4. Although this may not be a major concern for every site, people with cognitive impairment (even mild cognitive impairment) often find these menus hard to use and understand.
Further and more dire, government bodies are warning against Drop-down menus. US Government web design and usability guidelines warn against using drop-down type menus and lists, stating that one of their studies showed that some users, particularly older users, just do not know how to use drop-downs. The Royal National Institute of Blind People warns that Drop-down menus are often difficult or impossible to read.
Jacob Nielsen sums it up well, referring to a recent study and report, Nielsen Norman Group Report, E-commerce User Experience: Design Guidelines for Shopping Carts, Checkout, and Registration. “Sometimes users selected the wrong menu option and then had to waste even more time with the drop-down. And, in this study, we mainly tested young, able-bodied users; the situation is even worse for elderly users, who have more difficulty with extensive, fine-tuned mouse manipulations. And it’s worse yet for users with disabilities.”
So why consider Drop-down menu at all?
A study by the Psychology department of Wichita State University, compared the use of Drop-down versus Indexed Menus (a basic list) and had this to say. Drop-down menus have the advantage of requiring little screen real estate. But their study revealed that Drop-down menus required significantly more search time than the Index menu layout. That is to say that the test subjects had a harder time understanding and using Drop-down menus and it took a much longer time to get where they wanted to go on the website.
So just screen space? No, web design expert and usability advocate Jeffrey Zeldman suggests that it is an excuse to avoid proper organization of website content, as stated on his blog “When I see a drop-down menu, I know that a committee sat around a table, unwilling to think through the organization of the site’s material into a user-focused structure or unwilling to accept the recommendation of a web designer who spent days making sense of the site’s offerings.
A drop-down menu tells me there were too many decision makers, none of whom understood that the user’s needs were more important than their ego-driven desire to win front-page placement for their little piece of the content puzzle.
Smart clients know it’s their job to understand why people visit their site, and to arrange the material along paths driven by their visitors needs. But even very smart clients sometimes lose the battle to a higher-up who knows and cares nothing about user experience.”

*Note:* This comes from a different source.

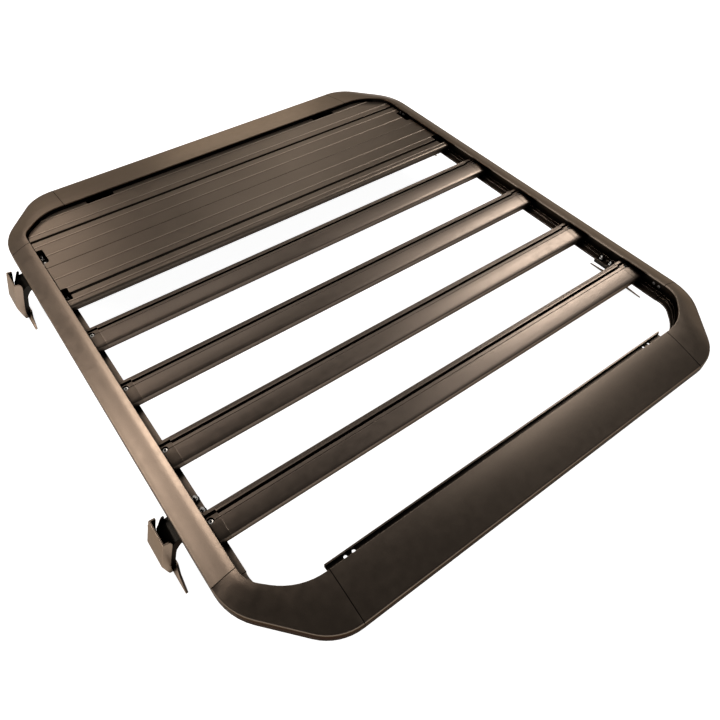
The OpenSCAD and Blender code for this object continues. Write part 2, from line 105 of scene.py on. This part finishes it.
# Joints between the rails and the corners
SEAM_HALF, SEAM_TONE = 0.0009, 0.06
SEAM_BEYOND_X, SEAM_BEYOND_Y = 0.56, 0.59

# Edges are kept where two faces meet at more than this, in degrees
SOLID_SHARP, FASTENER_SHARP = 38, 35
WELD = 1e-5

# Fasteners turned from rings in millimetres: radius and height, or half the width across a hexagon's
# flats, height, "hex" and, where the hexagon's corners are rounded off, their radius
SOCKET_SCREW = [(4.6, 0), (5, 0.4), (5, 5.2), (4.5, 5.8), (3.1, 5.8), (2.5, 5.6, "hex"),
                (2.5, 2.6, "hex"), (0.5, 2.2)]
BUTTON_SCREW = [(4.4, 0), (4.5, 0.5), (4.1, 1.5), (3.1, 2.3), (2.1, 2.6), (1.5, 2.5, "hex"),
                (1.5, 1.1, "hex"), (0.3, 0.9)]
WASHER_T = 1.8
WASHER = [(8.2, 0), (8.5, 0.3), (8.5, 1.5), (8.2, WASHER_T), (3.3, WASHER_T), (3.2, 1.2)]
NUT_AND_STUD = [(4.9, 0), (5, 0.5, "hex", 5.6), (5, 4.4, "hex", 5.6), (4.8, 5), (3.4, 5), (3.0, 4.6),
                (3.0, 11.2), (2.5, 12), (0.4, 12)]
RING_STEPS = 36

# Places of the fasteners
BAR_COUNT = 4
END_SCREW_IN = 0.0235
FOOT_BOLT_STEPS = (-0.0145, 0.0145)
WEB_SCREW_STEPS = (0.017, 0.032)
WEB_SCREW_Z = 0.125
CLIP_SCREW_SHARES = (0.25, 0.75)
CLIP_TAB = 0.0035
REAR_CLIP_MARGIN = 0.0005

# Black sheets under the side notches, painted shade that makes the notches look dark
PLATE_DROP, PLATE_T, PLATE_TURN = 0.004, 0.0015, 0.003
PLATE_UNDER_LEDGE, PLATE_INWARD, PLATE_PAST_CLIP = 0.002, 0.016, 0.012

# Camera, solved from the rack's own right angles
CAMERA_AT = (-0.6836, -0.9910, 1.208)
CAMERA_RIGHT = (0.80267, -0.59631, 0.01135)
CAMERA_UP = (0.45116, 0.61951, 0.64239)
CAMERA_BACK = (-0.39009, -0.51051, 0.76630)
LENS_MM, SENSOR_MM = 32.12, 36

# Floor: radius and height of its rings, and the radii between which its glow fades
FLOOR_RINGS = [(11.0, 0.0), (13.0, 0.5), (14.0, 2.0), (14.2, 6.0)]
FLOOR_STEPS = 64
FLOOR_ALBEDO, FLOOR_GLOW, FAR_GLOW = 0.8, 0.96, 0.4
GLOW_FADE = (3.0, 6.5)
WORLD = 0.05

# Lamps: name, azimuth from +X and elevation in degrees, width, power in watts, colour
LAMP_DISTANCE = 4
WHITE, WARM = (1, 1, 1), (1, 0.93, 0.88)
LAMPS = [
    ("right", 24, 45, 1.0, 2, WHITE),
    ("right_side", 13, 42, 1.0, 28, WHITE),
    ("right_back", 38, 46, 1.0, 2.5, WHITE),
    ("right_low", 350, 55, 1.4, 6, WHITE),
    ("left", 132, 55, 1.0, 33, WARM),
    ("left_middle", 124, 49, 1.0, 10, WARM),
    ("left_back", 114, 42, 1.0, 5, WARM),
    ("left_side", 150, 30, 1.2, 24, WARM),
    ("back_high", 77, 57, 1.2, 3.8, WHITE),
    ("back_middle", 66, 34, 1.0, 1.2, WHITE),
    ("back_low", 70, 13, 1.2, 7, WHITE),
    ("back", 98, 28, 1.0, 6, WARM),
    ("back_right", 57, 24, 1.0, 2.2, WHITE),
]


# Materials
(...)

Once you recognize the issues with Drop-down menus, you have to confront the truly difficult issue of Web site navigation. What will your users most want to do at any given time? What should you show them? You may not get the content organization absolutely correct the first time and you will need to monitor what your website visitors are doing on your site so you can make adjustments over time. Eventually, you’ll be able to send most of your users straight on and they’ll never have to stop and click around to find out where to go.